Friday, April 9, 2010

All Malema All the Time

Eugene Terre Blanche aside, and he is dead, the most divisive and abrasive figure in South Africa today is Julius Malema, president of the African National Council Youth League.

Yes, we will get back to soccer someday, soon, but when JM is ranting, and the ANC is attempting to get its loose cannon under control ... well, it makes for some great theater. If it didn't seem creepy and pre-violent at the same time.

Today, we will look at Malema's outburst during a press briefing in Johannesburg on Thursday, when he called a BBC reporter a "bastard" and a "bloody agent" ... as well as the ANC trying today to muzzle its own youth fuhrer before he creates even more trouble.

If you didn't follow the "Malema outburst" link, here is the best of it ... directed at a young reporter for the BBC, Jonah Fisher:

What irked Malema was Fisher's comment that Malema should not criticise Zimbabwean President Robert Mugabe's opponents for operating from "air-conditioned offices" in Sandton because the youth league leader himself lives in the area.

"Let me tell you before you are tjatjarag [excited]," a fuming Malema said while wagging his finger at the BBC reporter.

"This is a building of a revolutionary party and you know nothing about the revolution. So here you behave or else you jump."

Amazed by Malema's response, Fisher laughed.

"Don't laugh," warned Malema. "Chief, can you get security to remove this thingy?

"If you are not going to behave, we are going to get security to take you out.

"This is not a newsroom, this. This is a revolutionary house and you don't come here with that white tendency, not here. You can do it somewhere else, not here.

"If you have got a tendency of undermining blacks, even where you work, you are in the wrong place. Here you are in the wrong place."

An angry Fisher retorted: "But that's rubbish."

Malema responded: "You can go out. Rubbish is what you have covered in that trouser - that is the rubbish. You are a small boy, you can't do anything. Go out. Bastard! Go out! You bloody agent!"

As Fisher walked out, Malema turned his fury on the rest of the reporters in the room.

"It's not a beer hall here. It's not a drunk beer hall, cheap beer hall, this. And you ask anybody, including political parties, which tried to undermine this house, what happened to them.

"You can undermine all of us, but not the house. Never undermine the house. When you are here, you are in a different terrain. You are in our space and you are going to behave in a manner that is befitting of being in the ANC office.

"You don't howl here, especially when we speak, and you behave like you are in an American press conference? This is not America, it's Africa," he shouted.


And then, today, Malema was smacked down by the adults in the ANC, who apparently have a better sense of the damage the guy is doing to the party and to the country with the 2010 World Cup nine weeks away.

In the Cliffs Notes version of that, the ANC said ...

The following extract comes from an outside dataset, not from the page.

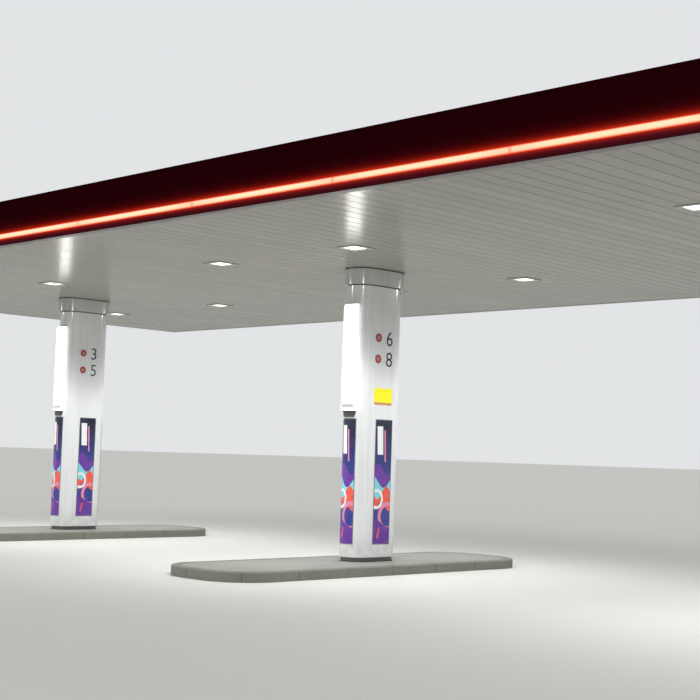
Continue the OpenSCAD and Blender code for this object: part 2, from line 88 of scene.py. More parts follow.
def addPiece(name, mesh, material):
    mesh.materials.append(material)
    piece = bpy.data.objects.new(name, mesh)
    scene.collection.objects.link(piece)
    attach(piece, "root")
    print("piece", name, len(mesh.polygons), "faces")
    return piece


def makePiece(name, patches, material, wrap=True, smooth=False, uvs=None):
    # wrap closes each row of a patch into a ring, and then the faces are turned outwards
    points, faces, start = [], [], 0
    for patch in patches:
        rows, across = patch.shape[:2]
        points.append(patch.reshape(-1, 3))
        faces.append(gridFaces(rows, across, wrap, start))
        start += rows * across
    points, faces = np.concatenate(points), np.concatenate(faces)
    mesh = bpy.data.meshes.new(name)
    mesh.from_pydata(points.tolist(), [], faces.tolist())
    if uvs is not None:
        layer = mesh.uv_layers.new(name="print")
        flat = np.concatenate([uv.reshape(-1, 2) for uv in uvs])
        layer.data.foreach_set("uv", flat[faces.ravel()].astype(np.float32).ravel())
    shape = bmesh.new()
    shape.from_mesh(mesh)
    bmesh.ops.remove_doubles(shape, verts=shape.verts, dist=1e-6)
    if wrap:
        bmesh.ops.recalc_face_normals(shape, faces=shape.faces)
    shape.to_mesh(mesh)
    shape.free()
    mesh.polygons.foreach_set("use_smooth", [smooth] * len(mesh.polygons))
    return addPiece(name, mesh, material)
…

“The aggressive and insultive behaviour to the said journalist that culminated with Mr Fisher walking out of the Youth League press briefing cannot be condoned at all,” the organization said in a statement.

It said the “unfortunate outburst” by Malema did not only reflect negatively on him, but also reflected negatively on the ANCYL, the entire ANC family, their Alliance partners as well as South Africa in the eyes of the international community.


Well, that sums things up quite nicely.

If you read to the bottom of the link, we see that Malema was creating problems bigger than bad relations with the media.

He was sending out signs on relations with Zimbabwe that run directly counter to official ANC policy. Malema is backing the policies of president-for-life Robert Mugabe, the man who destroyed the Zimbabwean economy and made his country into one of the more repressive regimes in Africa. Which is saying something. Malema has been saying Zimbabwe sets an example South Africa should follow.

The ANC's official policy toward Zimbabwe is non-intervention in its internal affairs.

Now ... we shall see if the ANC's sensible folks can keep Julius Malema from making news for, oh, about three months. It certainly would improve the chances of the country pulling off a peaceful and successful World Cup.